How antidepressants affect the brain and make people more likely to kill
Thinking back to all the different mass shooting cases we’ve covered over the years, you may have noticed that there almost always seems to be one common denominator: the use of psychotropic medications by the perpetrators. Brain-altering antidepressant drugs are so often linked to cases of extreme violence these days that these drug-induced stupors, if you will, have been officially pathologized under the name “akathisia.”
In Greek, the term literally means “inability to sit,” and is a neuropsychiatric syndrome characterized by “subjective and objective psychomotor restlessness,” according to Dr. Fernando Espi Forcen, M.D., a Fellow of Psychosomatic Medicine at the Memorial Sloan Kettering Cancer Center. Put simply, akathisia is an unusually altered state of mind that, in some extreme cases, can cause an individual to become preoccupied with thoughts of violence, whether against himself or someone else.
The ongoing trial of Richard Henry Bain is a great example of how akathisia is gaining legal precedence as a trigger of violent crime. Though he’s being accused of first-degree murder in the infamous election night shooting in Quebec back in 2012, Bain’s lawyers say that his use of antidepressant drugs is to blame for the crime, and thus Bain shouldn’t be held legally liable.

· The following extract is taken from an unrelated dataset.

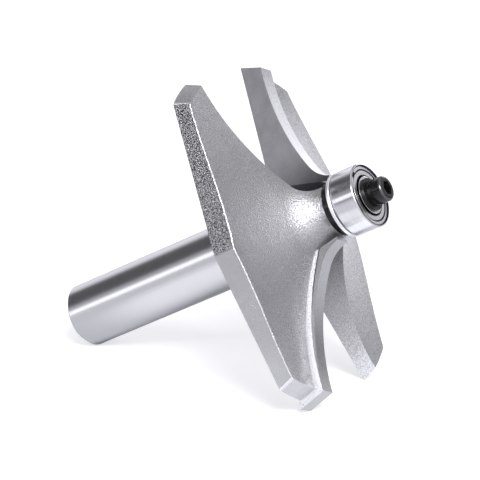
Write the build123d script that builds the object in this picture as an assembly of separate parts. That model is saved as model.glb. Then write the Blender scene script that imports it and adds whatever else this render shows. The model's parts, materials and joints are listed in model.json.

Whether or not this is a valid defense is up to the judge in this particular case to decide. But the fact that akathisia is now a “thing” in the realm of the criminal justice system begs the question: what exactly is it? And more precisely, how is it possible for antidepressant drugs to so alter someone’s state of mind that he becomes unable to control a sudden urge to harm himself or others?